If the Scope Feels Incomplete
If the adjuster’s scope of loss does not reflect the damage your contractor documented, you can request a supplement. A supplement is a formal request to add items or revise pricing on the existing scope. It is a normal and common part of the claims process — not a dispute or accusation.
To submit a supplement effectively:
- Have your contractor prepare a written estimate for the items not included in the scope, with specific measurements and product specifications.
- Attach your dated photographs showing the damage those items relate to.
- Submit both to your insurer’s claims adjuster in writing, referencing your claim number.
- Follow up in writing if you do not receive a response within the insurer’s stated review timeline.
If the gap is significant and the supplement process stalls, your policy likely includes an appraisal clause — a process where each party selects an independent appraiser and the two appraisers work toward an agreed scope. A licensed public adjuster (separate from your insurer’s adjuster) can also represent your interests during this process. Their fee is typically a percentage of the claim settlement.
Golden Tree Roofing | 100 Adams St, Manassas Park, VA 20111 | (571) 538-9995
Frequently Asked Questions
Can my roofing contractor attend the adjuster inspection? +
Yes. You have every right to have a licensed contractor present during the adjuster’s inspection. Contractors speak the same scope language adjusters use — slopes, squares, flashing types, underlayment — and can point out damage that an adjuster working quickly might miss or classify differently. Having a contractor present is one of the most effective ways to ensure the scope of loss reflects all documented damage.
What is a scope of loss in a roof insurance claim? +
A scope of loss (also called a scope of damage or estimate of loss) is the adjuster’s itemized list of covered damage and the estimated repair or replacement cost. It drives the initial payment under your policy. Review it line by line against your contractor’s inspection report — if items are missing or priced below current Northern Virginia market rates, you can request a supplement.
What should I photograph before the adjuster arrives? +
Document from the ground: wide shots of each roof slope, close shots of visible damage (lifted tabs, missing shingles, exposed underlayment, damaged flashing), and date-stamped images showing the storm date. Indoors, photograph any ceiling stains or attic moisture, again with a date-stamped image. A professional inspection report adds a licensed contractor’s documentation alongside your own photos.

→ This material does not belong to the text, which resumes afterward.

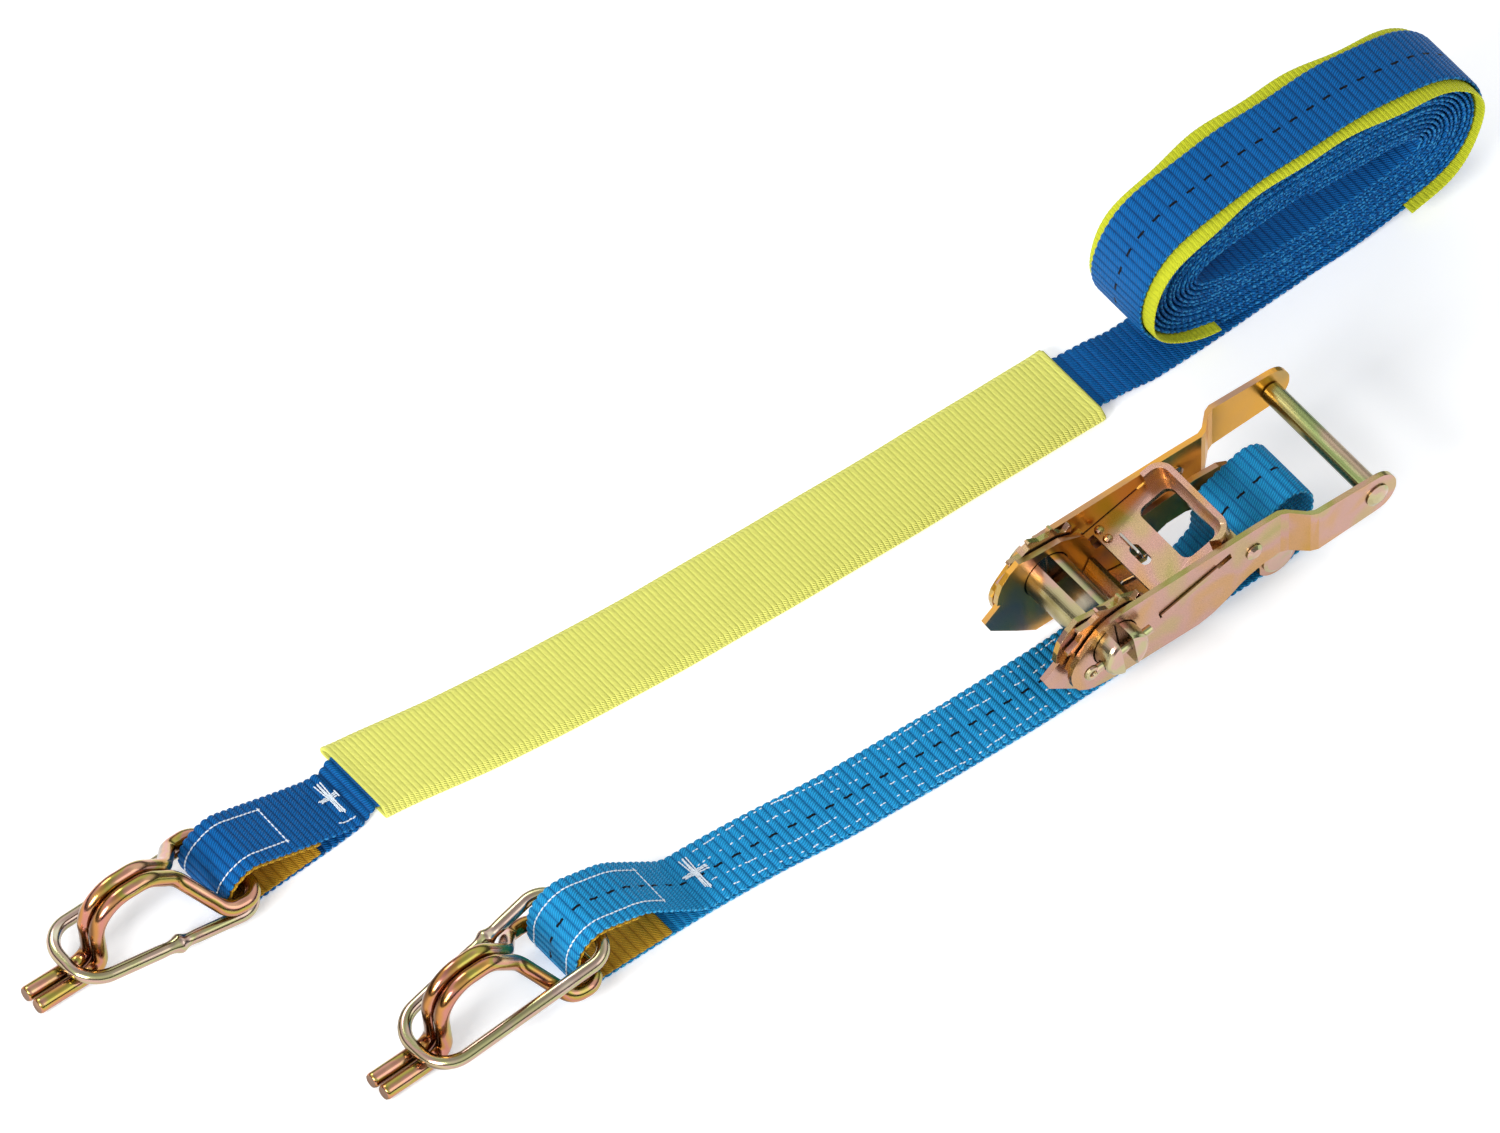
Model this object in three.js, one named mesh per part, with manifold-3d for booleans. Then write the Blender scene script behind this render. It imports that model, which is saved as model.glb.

What happens if the adjuster’s scope misses damage my contractor found? +
You can request a supplement — a revised estimate that adds items the initial scope did not include. Submit your contractor’s inspection report, labeled photographs, and a written supplement request to the insurer. If the insurer disagrees, your policy likely includes an appraisal process for resolving disputes. A licensed public adjuster can assist with the supplement process if the gap is significant.